The consultation document states that “there is also no certainty that a professional body will necessarily take action that HMRC considers appropriate.” It is suggested that professional bodies focus on professional issues without any consideration of instances of poor quality service. This view fails to recognise that such “professional issues” are dominated by professional service quality assurance of the highest standard. The ICAI takes its professional services quality assurance procedures very seriously and again we would refer you to the website www.carb.ie for further information.

9. What safeguards would be needed?

There are adequate checks and safeguards against frivolous or vexatious complaints being made under our Bye-Laws. HMRC may wish to consider a system for managing internally the complaint making process.

10. Could there be a wider role for professional bodies working with HMRC to ensure that a tax agent's past tax failings are remedied, and good standards adhered to in the future?

We do not believe that HMRC has any role in the regulation of ICAI members.

Chapter 5: Registration and definition of a tax agent

1. Is a form of registration for tax agents needed in the UK?

No.

2. What benefits for tax agents and taxpayers could a registration system deliver?

We consider that any potential benefits would be eroded by an increase in compliance costs (to which you refer at para 5.4) and believe that this proposal would fall foul of the European and Competition Law consequences of state interference with the market (to which you don't apparently refer).

3. Would there be a benefit in defining “tax agent” in legislation? Should such a definition distinguish: those who do not offer their services for reward, or those that are members of a professional body, and should different provisions apply to them?

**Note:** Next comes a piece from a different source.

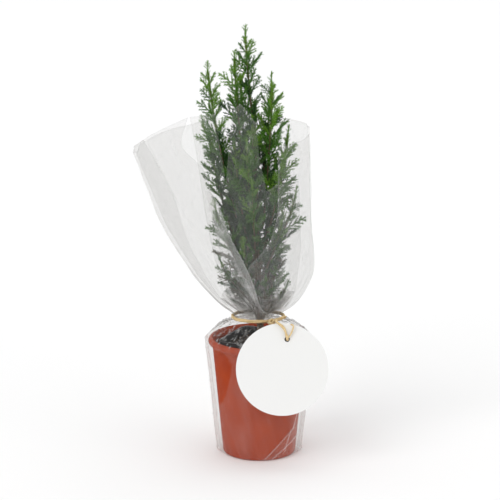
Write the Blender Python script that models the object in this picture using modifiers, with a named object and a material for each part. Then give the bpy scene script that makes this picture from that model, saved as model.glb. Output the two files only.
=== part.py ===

We do not see how such a definition might improve the system in any way. If, for instance, an individual failed to match the legislative definition of “tax agent”, yet described himself as such on a business letterhead, could HMRC seek to apply a sanction? And if HMRC will not or cannot apply a sanction, why have such a definition.

4. How wide should the definition of tax agent be: should it embrace lawyers, valuers, shipping agents, payroll bureaux, and others? If so, for which functions and in respect of which tax regimes?

AND

5. What additional issues need to be considered in respect of tax agents who are not based in the UK?

As indicated we don't consider that “Tax Agent” should be defined.

Annex C: International comparisons

1. Are there any other international models that we should consider?

As indicated we don't consider that “Tax Agent” should be defined.